Saturday, 30 April 2016

Count yourself out of material existence

Count me out of this,” is an idiomatic way of saying, “I won’t participate in this.” Counting as a precursor to withdrawal comprises the modus operandi of the Sankhya system of philosophy. Sankhya specializes in analyzing material existence into its constituent elements. This exercise in intellectual deconstruction is meant to demystify worldly objects, thereby decreasing their lure. Through the eyes of Sankhya, we see that all material objects are essentially lumps of various material elements such as earth, water, fire and air – none of which trigger our fantasies of pleasure, as do sense objects. By contemplating that even the most alluring sense objects are essentially conglomerations of these unalluring elements, we can see through those objects’ seductiveness. By further contemplation, we can recognize that matter lacks consciousness, whereas we ourselves possess consciousness.

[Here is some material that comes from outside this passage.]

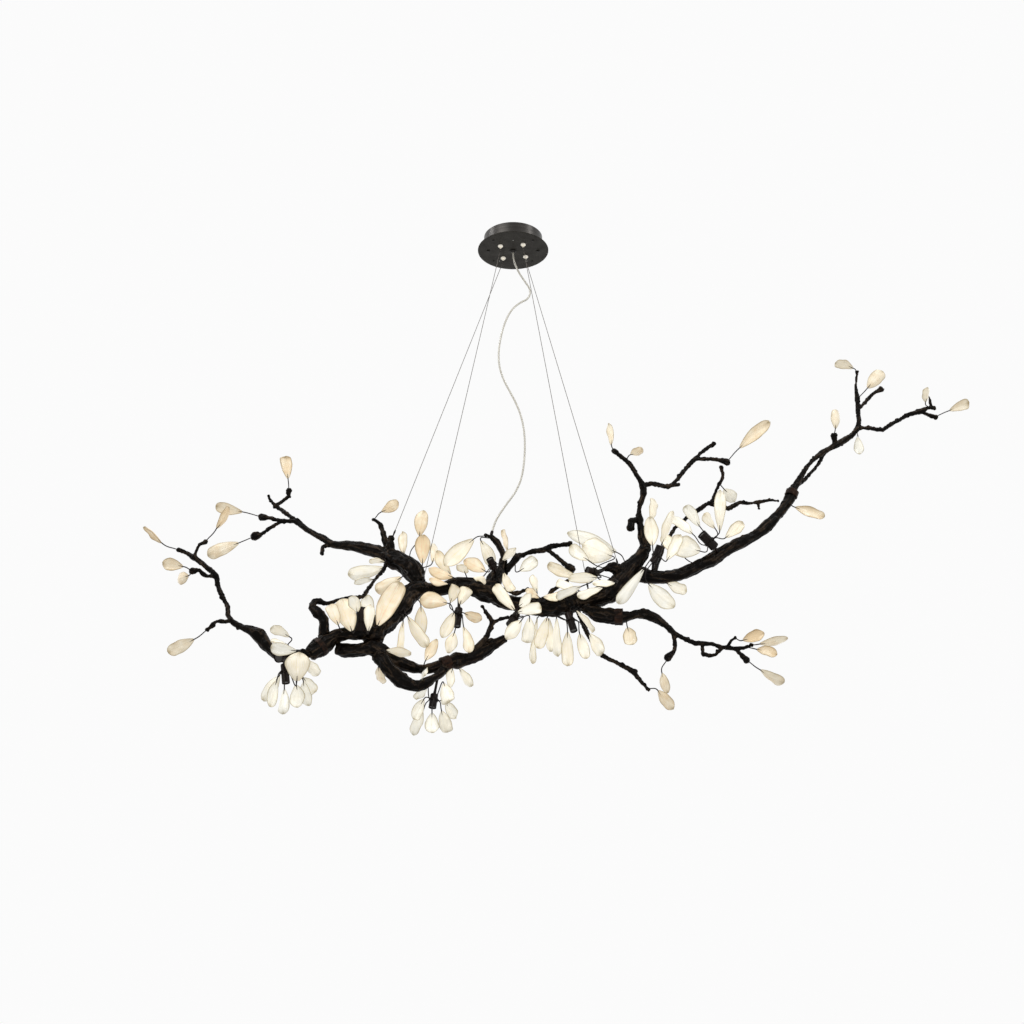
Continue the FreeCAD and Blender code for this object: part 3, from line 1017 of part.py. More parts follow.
def cable_parts():
    parts = {}
    ferrules = []
    for name in cable_ends:
        top, bend, end, foot_point, heading = cable_line(name)
        path = rounded_path([top, bend, end], [cable_bend_radius])
        parts["cable_" + name] = [make_tube(path, cable_radius)]
        print("cable", name, "length", round(path.Length, 1))
        head = foot_point - heading * ferrule_length
        waist = foot_point - heading * (ferrule_length * ferrule_waist_share)
        upper = Part.makeCone(ferrule_top_radius, ferrule_radius, (waist - head).Length, head, heading)
        lower = Part.makeCone(ferrule_radius, stud_radius, (foot_point - waist).Length, waist, heading)
        stud = Part.makeCylinder(stud_radius, stud_standoff + stud_depth, foot_point, heading)
        bore = Part.makeCylinder(cable_radius + cable_clearance / 2, ferrule_bore_depth + overrun,
                                 head - heading * overrun, heading)
        ferrules.append(upper.fuse(lower).fuse(stud).cut(bore))
    parts["cable_ferrules"] = ferrules
    return parts


def stud_holes(limb):
    holes = []
    for name in cable_ends:
        if cable_ends[name][2] == limb:
            top, bend, end, foot_point, heading = cable_line(name)
            holes.append(Part.makeCylinder(stud_radius + bolt_clearance,
                                           stud_standoff + stud_depth + seat_gap, foot_point, heading))
    return holes


def limb_parts():
    built = {}
    names = list(limbs)
    for i, name in enumerate(names):
        shape = make_limb(name)
        for hole in stud_holes(name):
            shape = shape.cut(hole)
        whole = shape.Volume
        shape = largest(cleared(shape, names[:i]))
        built[name] = [shape]
        print("limb", name, "kept share", round(shape.Volume / whole, 3))
    return built


def cord_points():
    plate_floor = -drum_height - plate_thickness
    mouth = Vector(0, 0, plate_floor - gland_length)
    root = place(*bush_root)
    lead = (place(*bush_heading) - root).normalize()
    points = [mouth, mouth - Vector(0, 0, cord_first_run)]
    points += [place(*row) for row in cord_route]
    points += [root + lead * (bush_length + cord_last_run), root + lead * bush_length]
    return points, root, lead


def cord_parts():
    points, root, lead = cord_points()
    radii = cord_radii(points)
    path = rounded_path(points, radii)
    tube = make_tube(path, cord_radius)
    print("cord length", round(path.Length, 1), "arc radii", [round(r, 1) for r in radii])
    print("cord runs", [round((b - a).Length, 1) for a, b in zip(points, points[1:])])
    print("cord volume over section times length",
          round(tube.Volume / (math.pi * cord_radius ** 2 * path.Length), 4))
    bush = Part.makeCone(bush_radius, cord_radius + tube_wall, bush_length, root, lead)
    return {"power_cord": [tube], "cord_bush": [largest(cleared(bush, ["crown_branch"]))]}


def along_limb(limb, place_in_rows):
    """Point and radius at a place given as a row number with its fraction."""
    rows = limbs[limb][0]
    index = int(place_in_rows)
    part = place_in_rows - index
    points = strand_points(rows)
    radii = strand_radii(rows)
    after = min(index + 1, len(rows) - 1)
    point = points[index] * (1 - part) + points[after] * part
    return point, radii[index] * (1 - part) + radii[after] * part


def sleeve_parts():
    sleeves = []
    for limb, first, last in sleeve_places:
        start, start_radius = along_limb(limb, first)
        end, end_radius = along_limb(limb, last)
        ring = rod(start, end, max(start_radius, end_radius) + sleeve_wall)
        sleeves.append(largest(cleared(ring, list(limbs))))
    return {"limb_sleeves": sleeves}


def petal_parts():
    parts = {}
    sprays = []
    wires = []
    lamps = {name: Light(row) for name, row in lights.items()}
    number = 0
    for node, groups in clusters.items():
        petals = parts.setdefault(node, [])
        for light_name, rows in groups:
            lamp = lamps[light_name]
            shapes = [lamp.collar()]
            for row in rows:
                petal = Petal(row, number)
                number += 1
                petals.append(petal.solid())
                shapes.append(make_wire([lamp.wire_start(petal.base)] + petal.wire_end()))
            whole = fused(shapes)
            hollow = rod(lamp.root, lamp.mouth, lamp.radius + light_fit)
            clear = cleared(whole.cut(hollow), list(limbs))
            spray = largest(clear)
            if len(clear.Solids) > 1:
                print("spray", light_name, "lost", [round(s.Volume) for s in clear.Solids])
            sprays.append(spray)
    for node, limb, starts, row in single_petals:
        petal = Petal(row, number)
        number += 1
        parts.setdefault(node, []).append(petal.solid())
        wire = make_wire([place(*point) for point in starts] + petal.wire_end())
        clear = cleared(wire, list(limbs))
        if len(clear.Solids) > 1:
            print("wire", node, row[:2], "lost", [round(s.Volume) for s in clear.Solids])
        wires.append(largest(clear))
    tubes = []
    for name, lamp in lamps.items():
        clear = cleared(lamp.tube(), list(limbs))
        if len(clear.Solids) > 1:
            print("tube", name, "lost", [round(s.Volume) for s in clear.Solids])
        tubes.append(largest(clear))
    parts["petal_collars"] = sprays
    parts["petal_wires"] = wires
    parts["light_tubes"] = tubes
    parts["led_modules"] = [lamp.module() for lamp in lamps.values()]
    parts["light_lenses"] = [lamp.lens() for lamp in lamps.values()]
    return parts


def hanging_parts():
    """The hook below the twig, the eyelet that swings on it and the petal under the eyelet."""
    up = Vector(0, 0, 1)
    seat = place(*hook_seat)
    centre = seat - up * (hook_drop + hook_radius + strand_radii([hook_row])[0])
    pivot = centre - up * hook_radius
    shank = rod(seat, centre + up * hook_radius, hook_wire)
    ring = Part.makeTorus(hook_radius, hook_wire, centre, Vector(1, 0, 0))
    hook = largest(cleared(shank.fuse(ring), ["bough_tip"]))
    eye_centre = pivot + up * (hook_wire + hook_slack + eye_wire - eye_radius)
    eye = Part.makeTorus(eye_radius, eye_wire, eye_centre, Vector(0, 1, 0))
    foot = eye_centre - up * (eye_radius + eye_wire + hook_slack)
    eye = eye.fuse(rod(eye_centre - up * eye_radius, foot, eye_wire))
    petal = Petal(hook_petal_row, 1)
    petal.base = foot - up * petal_seat_gap
    petal.axis = Vector(0, 0, -1)
    petal.face = Vector(0, -1, 0)
    petal.side = petal.face.cross(petal.axis) * -1
    print("swing pivot", [round(x, 3) for x in pivot])
    return hook, {"hanging_petal": [petal.solid()], "petal_eyelet": [eye]}


def write_parts(parts):
    for name, solids in parts.items():
        for solid in solids:
            if not solid.isValid() or len(solid.Solids) != 1:
                print("check", name, "valid", solid.isValid(), "solids", len(solid.Solids))
        shape = solids[0] if len(solids) == 1 else Part.makeCompound(solids)
        shape.exportStep("parts/" + name + ".step")
    print("nodes", len(parts), "solids", sum(len(solids) for solids in parts.values()))


parts = canopy_parts()
parts.update(cable_parts())
parts.update(cord_parts())
parts.update(limb_parts())
parts.update(sleeve_parts())
parts.update(petal_parts())
hook, hanging = hanging_parts()
parts["petal_wires"].append(hook)
parts.update(hanging)
write_parts(parts)
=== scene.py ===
import bmesh
import bpy
import math
import numpy as np
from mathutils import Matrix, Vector
from mathutils.bvhtree import BVHTree


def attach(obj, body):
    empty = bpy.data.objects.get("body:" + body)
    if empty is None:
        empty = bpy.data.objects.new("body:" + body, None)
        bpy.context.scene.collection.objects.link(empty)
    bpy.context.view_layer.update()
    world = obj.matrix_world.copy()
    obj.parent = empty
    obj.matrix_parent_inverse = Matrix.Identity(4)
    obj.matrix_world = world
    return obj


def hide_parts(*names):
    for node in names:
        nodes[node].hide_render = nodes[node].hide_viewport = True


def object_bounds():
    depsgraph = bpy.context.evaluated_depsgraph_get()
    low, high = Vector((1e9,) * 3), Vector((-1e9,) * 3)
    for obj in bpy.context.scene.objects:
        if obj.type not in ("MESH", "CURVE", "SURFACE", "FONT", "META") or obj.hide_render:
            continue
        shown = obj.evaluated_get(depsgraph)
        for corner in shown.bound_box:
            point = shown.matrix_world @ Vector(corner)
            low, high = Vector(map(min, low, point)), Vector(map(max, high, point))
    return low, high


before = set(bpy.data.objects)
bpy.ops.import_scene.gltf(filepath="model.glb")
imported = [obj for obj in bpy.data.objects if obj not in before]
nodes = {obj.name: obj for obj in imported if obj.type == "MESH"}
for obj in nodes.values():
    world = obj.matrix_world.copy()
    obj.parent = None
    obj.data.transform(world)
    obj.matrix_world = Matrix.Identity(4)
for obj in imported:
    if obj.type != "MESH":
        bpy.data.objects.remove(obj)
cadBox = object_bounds()

limbNames = ["lower_limb", "left_trunk", "centre_trunk", "right_trunk", "upper_left_limb", "lower_left_limb",
             "swag_limb", "crooked_branch", "far_left_branch", "crown_branch", "crown_arm", "riser_branch",
             "right_bough", "bough_tip", "back_twig", "lower_right_limb", "hanging_twig"]
petalNames = ["petals_far_left", "petals_left", "petals_centre_left", "petals_swag", "petals_centre",
              "petals_crown", "petals_riser", "petals_bough", "petals_right_centre",
              "twig_petals_left", "twig_petals_right", "twig_petals_low"]


# Colours and shader nodes
def linear(tone):
    parts = [int(tone[i:i + 2], 16) / 255 for i in (0, 2, 4)]
    return [p / 12.92 if p <= 0.04045 else ((p + 0.055) / 1.055) ** 2.4 for p in parts] + [1.0]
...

So, we can infer that we are different from matter. Accordingly, sankhya bifurcates existence into two realities: conscious beings called purusha and insentient matter called prakriti. These are also referred to as kshetra (the field of action, specifically the body – the arena of action for embodied consciousness) and kshetra-jna (the knower of the field, the soul – the source of consciousness). The Bhagavad-gita integrates sankhya within its devotional Weltanschauung. In its thirteen chapter, it probes the nature, provenance and transformation of the field of action and its knower (13.04). The Gita explains that our individual consciousness is eternally part of infinite consciousness, whose highest manifestation is the all-attractive supreme person, Krishna. We are meant to be united with Krishna in eternal ecstatic love. By sankhya’s intellectual deconstruction and bhakti’s spiritual redirection, we gradually count ourselves out of material existence, in both conception and action. That is, we understand our non-material identity and redirect our innate longing for happiness from worldly objects towards Krishna, thereby paving our way to liberation from material existence.